Approach 2: Using Regular Expressions (Discussion)​

Description​

This approach uses regular expressions to match whole words, accounting for punctuation and other non-word characters. This can provide more accurate word frequency counts.

Implementation (Pseudo-code)​

import Foundation

func wordFrequency(in filename: String, word: String) -> Int {
guard let fileContents = try? String(contentsOfFile: filename) else { return 0 }

let pattern = "\\b\(word)\\b"
let regex = try? NSRegularExpression(pattern: pattern, options: [])
let matches = regex?.matches(in: fileContents, options: [], range: NSRange(location: 0, length: fileContents.utf16.count))
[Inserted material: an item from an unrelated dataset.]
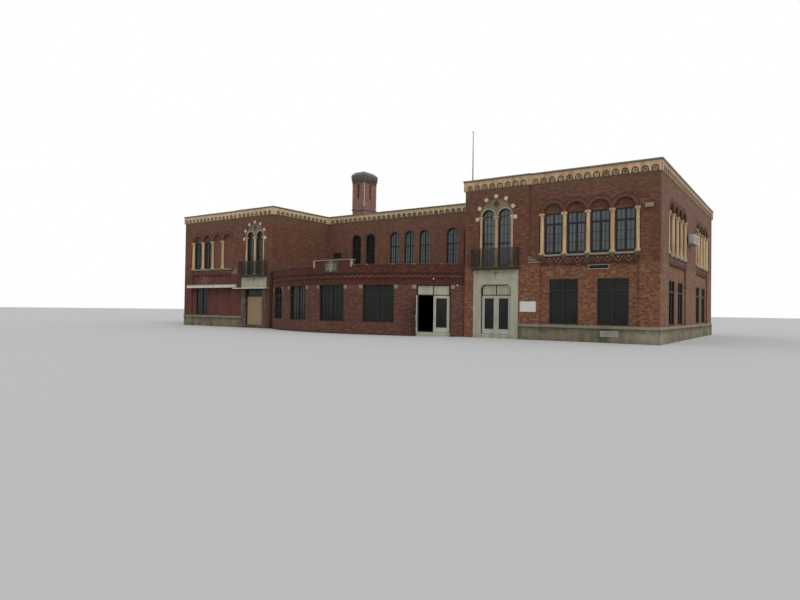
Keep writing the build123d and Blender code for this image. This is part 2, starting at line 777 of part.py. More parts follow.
def knuckle(z, length, side):
    # A hinge barrel on the axis with its flap: side 1 lies on the leaf, -1 on the post.
    barrel = Pos(0, 0, z + length / 2) * Cylinder(KNUCKLE_R, length)
    x0, x1 = sorted((0, side * FLAP_W))
    return barrel + block(x0, x1, LEAF_FACE - FLAP_T, LEAF_FACE, z, z + length)


def hinge_heights(low, high):
    return [low + HINGE_FROM_END, (low + high) / 2, high - HINGE_FROM_END]


def door_leaf(width, low, high):
    # A glazed leaf hung on the z axis and reaching along +x, with its barrels and a pull.
    x0, x1 = LEAF_EDGE, LEAF_EDGE + width
    y0, y1 = LEAF_FACE, LEAF_FACE + LEAF_T
    leaf = block(x0, x1, y0, y1, low, high)
    hole = (x0 + STILE_W, x1 - STILE_W, low + LEAF_RAIL, high - STILE_W)
    leaf = leaf - block(hole[0], hole[1], y0 - 1, y1 + 1, hole[2], hole[3])
    leaf = leaf + [knuckle(z, KNUCKLE_L, 1) for z in hinge_heights(low, high)]
    middle = (y0 + y1) / 2
    glass = block(hole[0] + GLASS_GAP, hole[1] - GLASS_GAP, middle - GLASS_T / 2,
                  middle + GLASS_T / 2, hole[2] + GLASS_GAP, hole[3] - GLASS_GAP)
    px, pz, half = x1 - STILE_W / 2, low + PULL_UP, PULL_T / 2
    grip = block(px - half, px + half, y0 - PULL_OUT, y0 - PULL_OUT + PULL_T,
                 pz - PULL_L / 2, pz + PULL_L / 2)
    feet = [block(px - half, px + half, y0 - PULL_OUT, y0, pz + side * PULL_L / 3 - half,
                  pz + side * PULL_L / 3 + half) for side in (-1, 1)]
    return [leaf + grip + feet, glass]


def door_posts(width, low, high, transom):
    # The two posts of a doorway with their hinge barrels, in a frame centred on the doorway.
    axis = width / 2 - POST_W - LEAF_EDGE
    step = KNUCKLE_L + KNUCKLE_GAP
    post = block(-width / 2, -width / 2 + POST_W, LEAF_FACE, LEAF_FACE + POST_T, low, high)
    for z in hinge_heights(low + LEAF_FOOT, transom - LEAF_FOOT):
        for at in (z - step, z + step):
            post = post + Pos(-axis, 0, 0) * knuckle(at, KNUCKLE_L, -1)
    return [post, mirror(post, about=Plane.YZ)]


def sunk_board(half, transom, high, cut, y0):
    # The right-hand half of an overlight's sunk boards, with its outer top corner cut off.
    edge = OVERLIGHT_EDGE
    right, top = half - edge, high - edge
    cut = max(0, cut - edge / 2)
    points = [(edge / 2, transom + edge), (right, transom + edge), (right, top - cut), (edge / 2, top)]
    if cut:
        points.insert(3, (right - cut, top))
    return upright(points, y0 - 1, y0 + OVERLIGHT_SINK)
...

return matches?.count ?? 0
}

Pros​

  • More accurate word matching by using word boundaries in regular expressions.
  • Handles punctuation and other non-word characters more effectively.

Cons​

  • More complex implementation.
  • Regular expressions can be computationally expensive for very large files.

Edge Cases​

  • Non-existent file: The function should return 0 if the file does not exist.
  • Empty file: The function should return 0 if the file is empty.
  • Case sensitivity: The function should handle the exact case of the word as specified.

Conclusion​

The approach using components(separatedBy:) is simple and easy to implement but may not handle punctuation effectively. Using regular expressions provides more accurate word frequency counts by accounting for word boundaries and punctuation but is more complex. Understanding both methods allows for choosing the appropriate solution based on the specific requirements and constraints of the application.